— Begin —
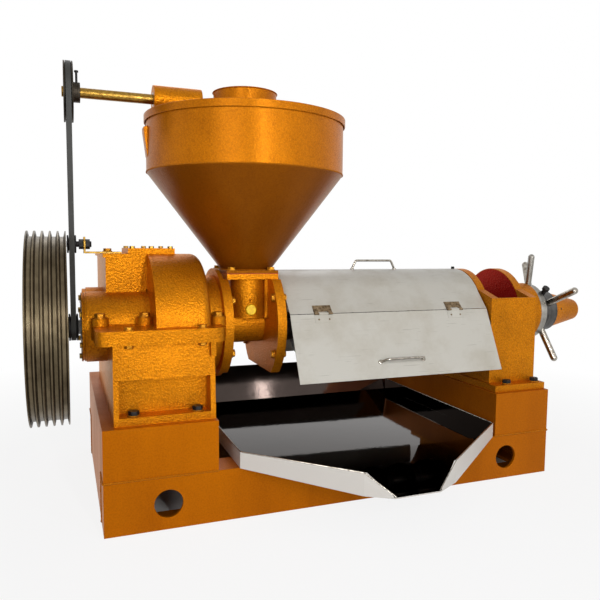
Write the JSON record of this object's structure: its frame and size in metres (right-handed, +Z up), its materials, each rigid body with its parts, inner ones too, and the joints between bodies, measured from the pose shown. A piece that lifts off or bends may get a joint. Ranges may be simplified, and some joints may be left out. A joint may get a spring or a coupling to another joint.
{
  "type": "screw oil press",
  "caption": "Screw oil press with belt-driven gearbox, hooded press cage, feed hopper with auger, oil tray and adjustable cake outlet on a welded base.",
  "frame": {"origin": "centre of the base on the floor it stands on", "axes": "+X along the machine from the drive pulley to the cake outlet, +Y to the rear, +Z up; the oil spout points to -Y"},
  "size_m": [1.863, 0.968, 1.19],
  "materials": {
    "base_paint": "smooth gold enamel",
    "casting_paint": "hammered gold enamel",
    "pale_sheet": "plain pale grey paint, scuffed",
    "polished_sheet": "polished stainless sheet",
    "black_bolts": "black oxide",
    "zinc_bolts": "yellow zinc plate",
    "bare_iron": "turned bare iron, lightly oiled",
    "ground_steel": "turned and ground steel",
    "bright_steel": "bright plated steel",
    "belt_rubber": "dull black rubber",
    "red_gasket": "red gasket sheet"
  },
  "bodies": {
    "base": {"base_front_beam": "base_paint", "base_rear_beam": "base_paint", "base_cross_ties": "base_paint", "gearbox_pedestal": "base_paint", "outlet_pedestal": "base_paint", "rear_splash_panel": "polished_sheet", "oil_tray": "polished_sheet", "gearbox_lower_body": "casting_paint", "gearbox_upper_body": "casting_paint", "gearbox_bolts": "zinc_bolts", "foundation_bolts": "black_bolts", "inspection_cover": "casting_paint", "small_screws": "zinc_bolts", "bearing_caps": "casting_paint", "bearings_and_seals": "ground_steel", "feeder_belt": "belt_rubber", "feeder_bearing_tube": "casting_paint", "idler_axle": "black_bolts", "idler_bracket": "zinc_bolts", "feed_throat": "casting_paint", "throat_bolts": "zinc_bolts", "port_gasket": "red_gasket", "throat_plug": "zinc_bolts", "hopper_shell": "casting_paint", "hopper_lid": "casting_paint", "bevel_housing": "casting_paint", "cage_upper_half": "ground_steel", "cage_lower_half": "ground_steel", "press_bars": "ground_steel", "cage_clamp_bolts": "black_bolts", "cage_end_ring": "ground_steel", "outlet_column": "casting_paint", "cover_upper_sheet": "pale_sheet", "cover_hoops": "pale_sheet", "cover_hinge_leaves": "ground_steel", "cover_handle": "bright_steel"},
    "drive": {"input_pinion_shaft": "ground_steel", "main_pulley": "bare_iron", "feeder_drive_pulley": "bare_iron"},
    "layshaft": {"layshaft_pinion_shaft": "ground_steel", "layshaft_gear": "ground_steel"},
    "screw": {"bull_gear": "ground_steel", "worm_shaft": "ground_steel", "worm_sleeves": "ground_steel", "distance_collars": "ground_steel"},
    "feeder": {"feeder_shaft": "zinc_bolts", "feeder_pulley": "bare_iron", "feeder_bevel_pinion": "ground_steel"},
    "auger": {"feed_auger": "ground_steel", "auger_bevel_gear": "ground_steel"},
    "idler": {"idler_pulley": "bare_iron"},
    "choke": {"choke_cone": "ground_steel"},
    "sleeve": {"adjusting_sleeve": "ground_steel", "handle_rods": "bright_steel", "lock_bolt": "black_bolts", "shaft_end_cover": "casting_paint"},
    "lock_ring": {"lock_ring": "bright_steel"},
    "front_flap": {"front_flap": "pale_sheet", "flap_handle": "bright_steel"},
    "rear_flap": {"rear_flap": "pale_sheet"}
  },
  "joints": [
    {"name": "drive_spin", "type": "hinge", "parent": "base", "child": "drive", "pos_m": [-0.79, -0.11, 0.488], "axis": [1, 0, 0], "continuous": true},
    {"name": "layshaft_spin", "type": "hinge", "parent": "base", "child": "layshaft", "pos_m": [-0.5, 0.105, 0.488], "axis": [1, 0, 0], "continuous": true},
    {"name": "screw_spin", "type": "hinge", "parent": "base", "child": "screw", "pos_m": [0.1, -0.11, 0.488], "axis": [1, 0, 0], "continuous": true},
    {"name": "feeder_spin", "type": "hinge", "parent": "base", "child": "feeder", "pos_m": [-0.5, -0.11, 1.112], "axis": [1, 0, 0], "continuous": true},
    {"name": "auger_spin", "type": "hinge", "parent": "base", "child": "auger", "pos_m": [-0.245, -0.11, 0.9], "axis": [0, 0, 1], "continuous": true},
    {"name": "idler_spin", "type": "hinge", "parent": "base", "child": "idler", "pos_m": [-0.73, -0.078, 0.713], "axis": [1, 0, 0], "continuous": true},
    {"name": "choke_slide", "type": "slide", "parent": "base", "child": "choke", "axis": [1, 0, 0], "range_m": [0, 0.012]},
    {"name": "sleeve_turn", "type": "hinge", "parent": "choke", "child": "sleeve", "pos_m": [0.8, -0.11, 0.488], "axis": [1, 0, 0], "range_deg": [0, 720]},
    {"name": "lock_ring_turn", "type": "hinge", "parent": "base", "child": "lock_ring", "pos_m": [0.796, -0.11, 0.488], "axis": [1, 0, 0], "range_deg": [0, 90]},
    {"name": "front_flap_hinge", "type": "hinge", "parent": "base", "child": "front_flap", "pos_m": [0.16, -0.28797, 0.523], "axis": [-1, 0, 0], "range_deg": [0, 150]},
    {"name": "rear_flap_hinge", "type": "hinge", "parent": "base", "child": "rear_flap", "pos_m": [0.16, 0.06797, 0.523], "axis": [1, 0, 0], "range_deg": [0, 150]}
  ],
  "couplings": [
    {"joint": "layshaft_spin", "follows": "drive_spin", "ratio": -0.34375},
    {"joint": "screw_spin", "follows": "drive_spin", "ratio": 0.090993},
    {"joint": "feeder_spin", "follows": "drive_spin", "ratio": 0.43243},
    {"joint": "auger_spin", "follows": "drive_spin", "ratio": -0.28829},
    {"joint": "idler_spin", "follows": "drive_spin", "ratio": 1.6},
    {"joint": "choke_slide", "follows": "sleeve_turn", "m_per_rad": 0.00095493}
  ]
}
— End —
— Begin —
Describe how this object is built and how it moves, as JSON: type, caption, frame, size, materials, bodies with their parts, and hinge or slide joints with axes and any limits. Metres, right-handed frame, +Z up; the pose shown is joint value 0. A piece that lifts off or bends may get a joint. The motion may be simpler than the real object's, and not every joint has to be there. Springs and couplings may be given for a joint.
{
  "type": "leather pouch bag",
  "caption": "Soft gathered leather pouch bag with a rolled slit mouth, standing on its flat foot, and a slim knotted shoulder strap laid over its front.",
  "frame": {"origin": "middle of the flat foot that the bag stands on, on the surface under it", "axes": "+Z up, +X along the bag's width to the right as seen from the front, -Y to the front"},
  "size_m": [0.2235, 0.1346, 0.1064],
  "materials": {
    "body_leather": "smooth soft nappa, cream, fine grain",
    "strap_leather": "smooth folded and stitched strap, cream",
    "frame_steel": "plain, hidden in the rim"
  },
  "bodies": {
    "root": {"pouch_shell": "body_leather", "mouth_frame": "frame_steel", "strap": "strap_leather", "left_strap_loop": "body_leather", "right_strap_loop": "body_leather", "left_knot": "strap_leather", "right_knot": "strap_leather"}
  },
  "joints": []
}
— End —
### YOUR INSTRUCTIONS
From the material given, work out how many lines hold the string "shown"; state that number and nothing further.

### RESULT OF THIS EXERCISE
2